I do like appearances, both for their help in my apprehension of reality and for the beauty of their existence. My choices are my preferences. I understand this. I do not celebrate my preferences as though they should be others’, I celebrate them because they are part of my apprehension.
I celebrate a baby’s smile and their honest innocence. I love young puppies and kittens for much of the same reason. Being around them reminds me of the gift of wonder.
I celebrate play. I simply love it, including watching others play. Play abounds with learning, yet safety. I think we learn best when we play, because we learn best from making mistakes, but not being ostracized in the process.
I celebrate this planet. Rocks and trees, sky and wind, water and fire, canyons and mountains, and earth provide and they do not lie.
I celebrate contrasts when they are not physically threatening. I love being warm when it is cold or cool when it is hot. I love being a man around women, an adult around children. I love the smile that contrasts afford.
I celebrate having the means to live. I love having good work. I love having a home, a means of travel, health care to afford being physically well. This is not a contrast with others I appreciate, but a personal preference because of what I might be without those things.

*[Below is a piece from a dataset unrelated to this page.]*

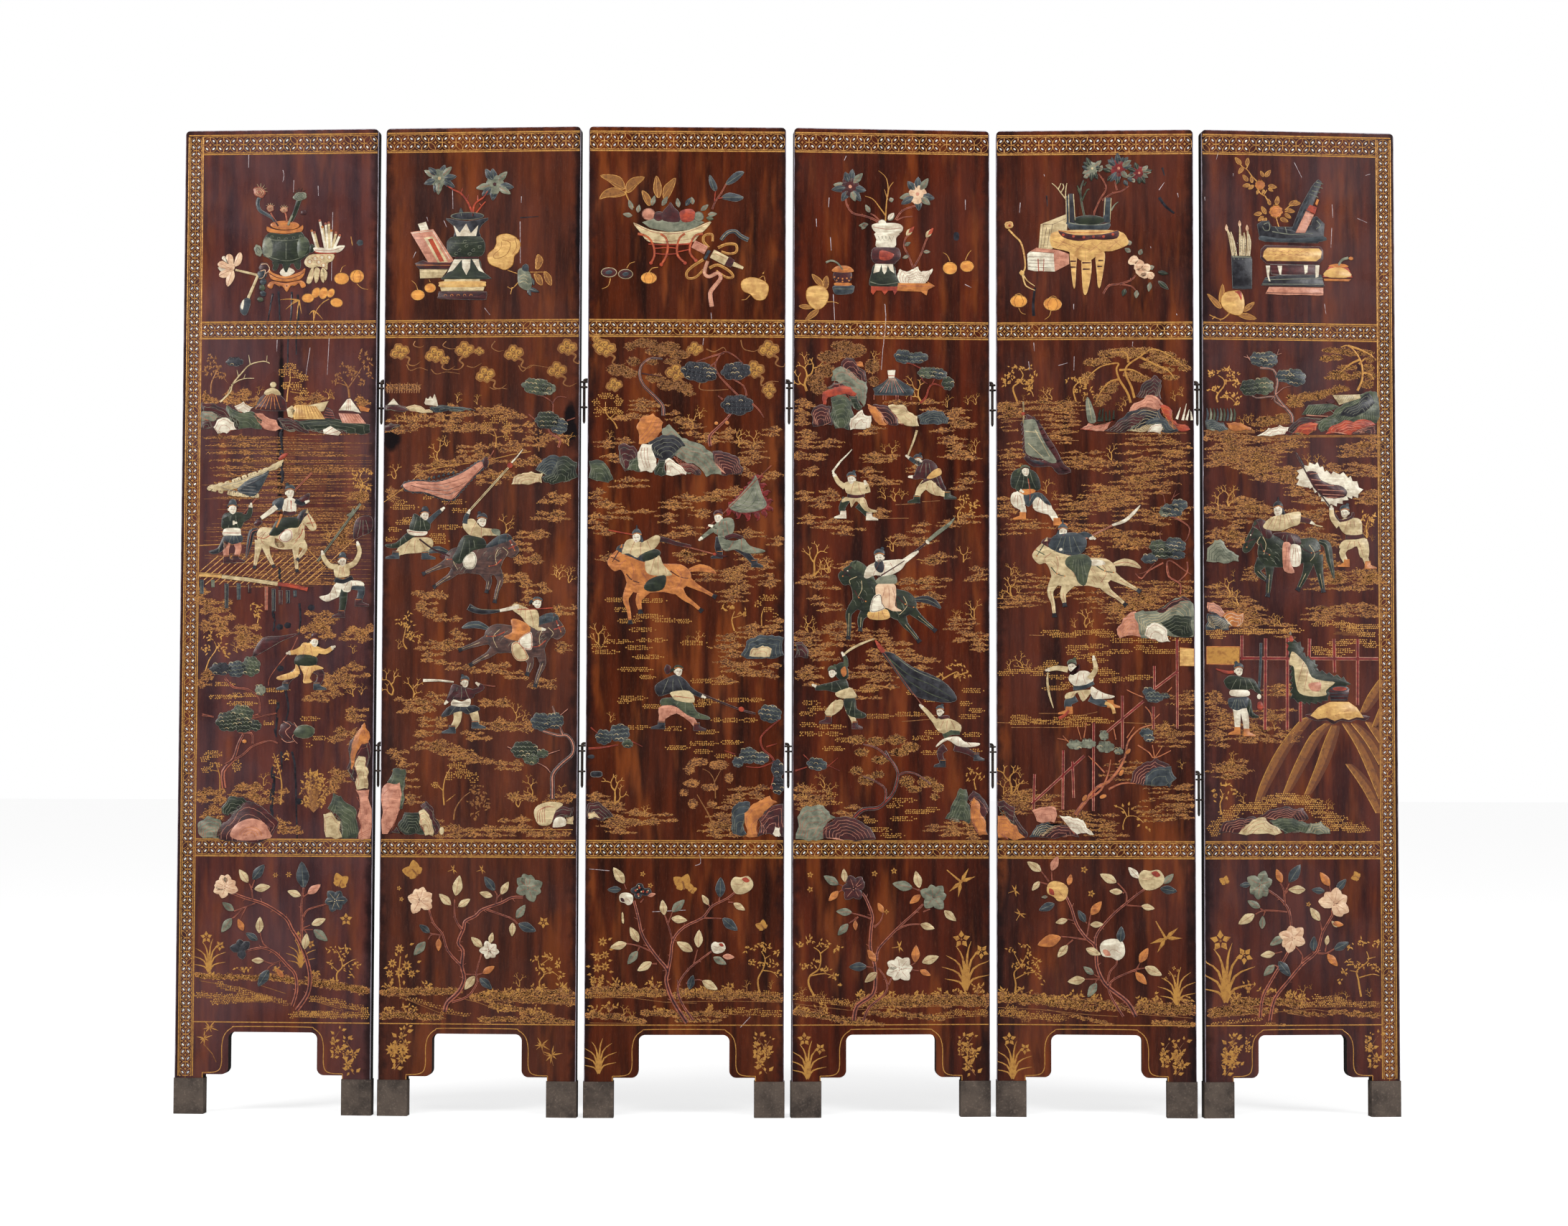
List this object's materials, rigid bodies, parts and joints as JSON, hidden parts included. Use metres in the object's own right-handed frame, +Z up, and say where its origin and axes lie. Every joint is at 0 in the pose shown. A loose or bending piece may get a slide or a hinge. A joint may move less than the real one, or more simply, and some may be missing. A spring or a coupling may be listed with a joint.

If all of us had the same, it would be even better.
I celebrate women. They are beautiful to behold. It is true that I have some personal preferences about which particular women I love, but I know those are personal. And it is true that women are at least as crazy as men are, though in different ways. And it is true that the particular women I have loved are flawed, as am I. But my life would be poorer without women and without those particular women.
I celebrate my parents and two siblings. We are on such different pages, yet coming from such similar perspectives. It is good that we are blood relatives or we might not know each other. They remind me that beauty is not always as I think it should be.
I celebrate my three children. They are gifts for which no amount of cogitating can accurately describe. I am lucky and gifted by their presence. They remind me of unwavering beauty in the midst of unwavering change.
I celebrate my newly arrived grandson. He is hope as all children are, though they are also so much more. To look at him is to be reminded about the wonder of life.
I celebrate my learning to live with an artificial hip. We are now nearly eleven months introduced. I still have not adapted, but it has been a short time. I hope we will have a long life together, celebrating all sorts of movement. Having the constant presence of a metal hip reminds me about the beauty of physicality. This physical vehicle is amazing and what life can be extended through medical intervention is likewise amazing. I know that medical intervention is fraught with errors, but so many would have experienced so much more pain in their lives without it. I’m not saying that my new hip is the be-all and end-all of experience or that pain and death are to be avoided, I’m saying that sometimes for all of the medical difficulties, our lives are indeed improved via medical practice. It would be even more beauty for such learning and practice to be available to us all.
I celebrate being able to celebrate. I love the season, despite all of the stress of deadlines. The Holiday season can bring such moments of shared good wishes that are not much in visible abundance throughout the other seasons. I love to hear and wish others a Happy Holiday. For all of our victories and all of our defeats, we can stand in the moment and smile and be truly glad for our own and others’ existence.
I love this time of year. I feel a deeply rooted presence take wing during this time. Life sparkles when we are of good cheer and wish each other well. That sparkle is illumination and it lights our path and warms us all.
May each of us revel in the presence of beauty, always there, yet sometimes unattended. May we acknowledge that beauty to ourselves and each other, this and every season. And may we remember that though we all have preferences, when we pass our beauty on, it grows in us as well.